Le soldat tira d’une main ferme sur la corde et souleva la grille pesante pour laisser entrer les deux hommes. Après une série de couloirs traversant les remparts, ils se trouvèrent devant des ruelles étroites et recouvertes de cendres. Liosan sourit et chuchota aux oreilles de Baltazar :
- Je dois avouer que je trouve jouissive l’aisance qu’a l’argent pour ouvrir les portes fermées.
La cité était morne, délaissée au caprice des pluies acides. Le fer était rongé, le bois brûlé, la cendre recouvrant les pavés. Dans les avenues, des enfants balayés devant leur porte, le nez et les yeux rougis. Il n’y avait aucune personne âgée. La moyenne d’âge devait être basse à cause des maladies respiratoires. Baltazar n’aimait pas la misère et celle-ci l’horrifier. Son malaise grandissait en lui.
- De quoi vivent ces gens ? s’étonna Liosan, concentré.
La dimension n’importerait l’homme d’affaires que si de l’argent pouvait être généré. La situation précaire des habitants n’était pas souvent signe de bon commerce.
- La cour de la princesse saura me donner une réponse…
Baltazar scruta les environs. Même si les maisons et rues se ressemblaient, il parvenait à voir quelques détails. Des vendeurs de racines, d’autres d’étoffes grisâtres, une salle de spectacle à l’affiche tombant en lambeau.
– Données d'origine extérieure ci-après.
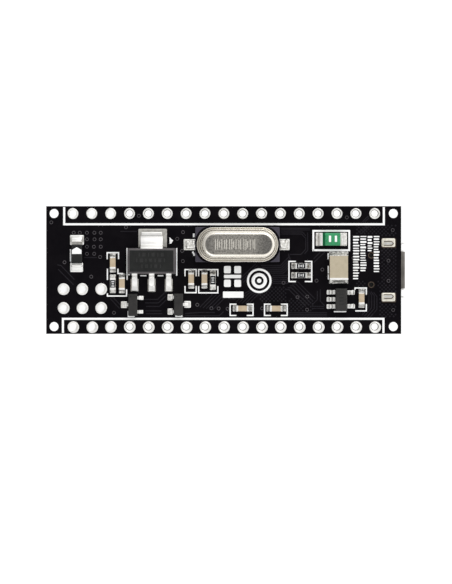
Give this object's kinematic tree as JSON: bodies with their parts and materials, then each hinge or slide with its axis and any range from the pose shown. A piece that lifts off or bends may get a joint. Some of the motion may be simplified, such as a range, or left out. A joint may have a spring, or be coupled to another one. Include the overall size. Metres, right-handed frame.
{
  "type": "microcontroller development board",
  "caption": "Small black microcontroller board with two rows of open header holes, a micro-USB socket at one end, a crystal, regulators and a reset button.",
  "frame": {"origin": "middle of the circuit board in plan, on the plane the part rests on, which is the back of the USB shell; the USB lip overhangs one end, so the middle of the whole box is 0.27 mm further along +X", "axes": "+X along the board towards the USB socket, +Y across the board, +Z out of the supply side, the side with the crystal and the regulators"},
  "size_m": [0.0483, 0.0172, 0.0083],
  "materials": {
    "circuit_board": "black solder mask with tinned lands and white print",
    "moulded_black": "matt moulding compound",
    "tinned_metal": "bright tin and solder",
    "crystal_nickel": "drawn nickel-plated sheet",
    "crystal_plate": "dark moulded plate",
    "quartz": "clear polished strip",
    "tan_ceramic": "fired tan ceramic",
    "pale_ceramic": "fired grey-beige ceramic",
    "resistor_black": "black glaze on ceramic",
    "fuse_green": "green lacquer",
    "socket_steel": "plated sheet steel",
    "gold_contact": "thin gold plate",
    "button": "moulded cream plastic",
    "spring_steel": "rolled spring strip",
    "light_lens": "milky cast resin",
    "ferrite": "dark sintered ferrite"
  },
  "bodies": {
    "board": {"circuit_board": "circuit_board", "crystal_can": "crystal_nickel", "crystal_header": "crystal_nickel", "crystal_quartz": "quartz", "crystal_insulator": "crystal_plate", "crystal_lead_left": "tinned_metal", "crystal_lead_right": "tinned_metal", "regulator_5v_case": "moulded_black", "regulator_5v_tab": "tinned_metal", "regulator_5v_lead_left": "tinned_metal", "regulator_5v_lead_right": "tinned_metal", "regulator_3v3": "moulded_black", "transistor_q1": "moulded_black", "transistor_q2": "moulded_black", "polarity_diode": "moulded_black", "resettable_fuse": "fuse_green", "input_capacitor": "pale_ceramic", "capacitor_c1": "tan_ceramic", "capacitor_c2": "tan_ceramic", "capacitor_c3": "tan_ceramic", "capacitor_c4": "tan_ceramic", "capacitor_c5": "tan_ceramic", "capacitor_c6": "tan_ceramic", "capacitor_c7": "tan_ceramic", "capacitor_c8": "tan_ceramic", "capacitor_c9": "tan_ceramic", "capacitor_c10": "tan_ceramic", "capacitor_c11": "tan_ceramic", "resistor_r1": "resistor_black", "resistor_r2": "resistor_black", "resistor_r3": "resistor_black", "resistor_r4": "resistor_black", "usb_shell": "socket_steel", "usb_insulator": "moulded_black", "usb_contact_1": "gold_contact", "usb_contact_2": "gold_contact", "usb_contact_3": "gold_contact", "usb_contact_4": "gold_contact", "usb_contact_5": "gold_contact", "microcontroller": "moulded_black", "reset_switch_base": "moulded_black", "reset_switch_cover": "spring_steel", "reset_switch_dome": "spring_steel", "reset_switch_terminal_1": "tinned_metal", "reset_switch_terminal_2": "tinned_metal", "led_power": "light_lens", "led_user": "light_lens", "led_transmit": "light_lens", "led_receive": "light_lens", "resistor_array_1": "resistor_black", "resistor_array_2": "resistor_black", "usb_protector_plus": "ferrite", "usb_protector_minus": "ferrite", "ferrite_bead": "ferrite"},
    "reset_button": {"reset_switch_plunger": "button"}
  },
  "joints": [
    {"name": "reset_press", "type": "slide", "parent": "board", "child": "reset_button", "axis": [0, 0, 1], "range_m": [0, 0.00025], "deforming": ["reset_switch_dome"]}
  ]
}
Cet endroit vivotait.
Au détour d’une ruelle, Baltazar et Liosan se retrouvèrent sur un carrefour où une fontaine versée de l’eau poussiéreuse. Les habitants faisaient la queux pour remplir leur seau sous les yeux d’un garde qui empêchait le désordre de s’installer. Une mauvaise impression entoura le démon : on l’observait, on le suivait. L’impression d’être intrus de ces lieux commençait à être omniprésente. Il aurait voulu retrouver les plaines vertes d’herbes folles. Mais Liosan ne freinait pas l’allure et le château de la princesse se dressait lugubrement devant eux, tel un manoir hanté.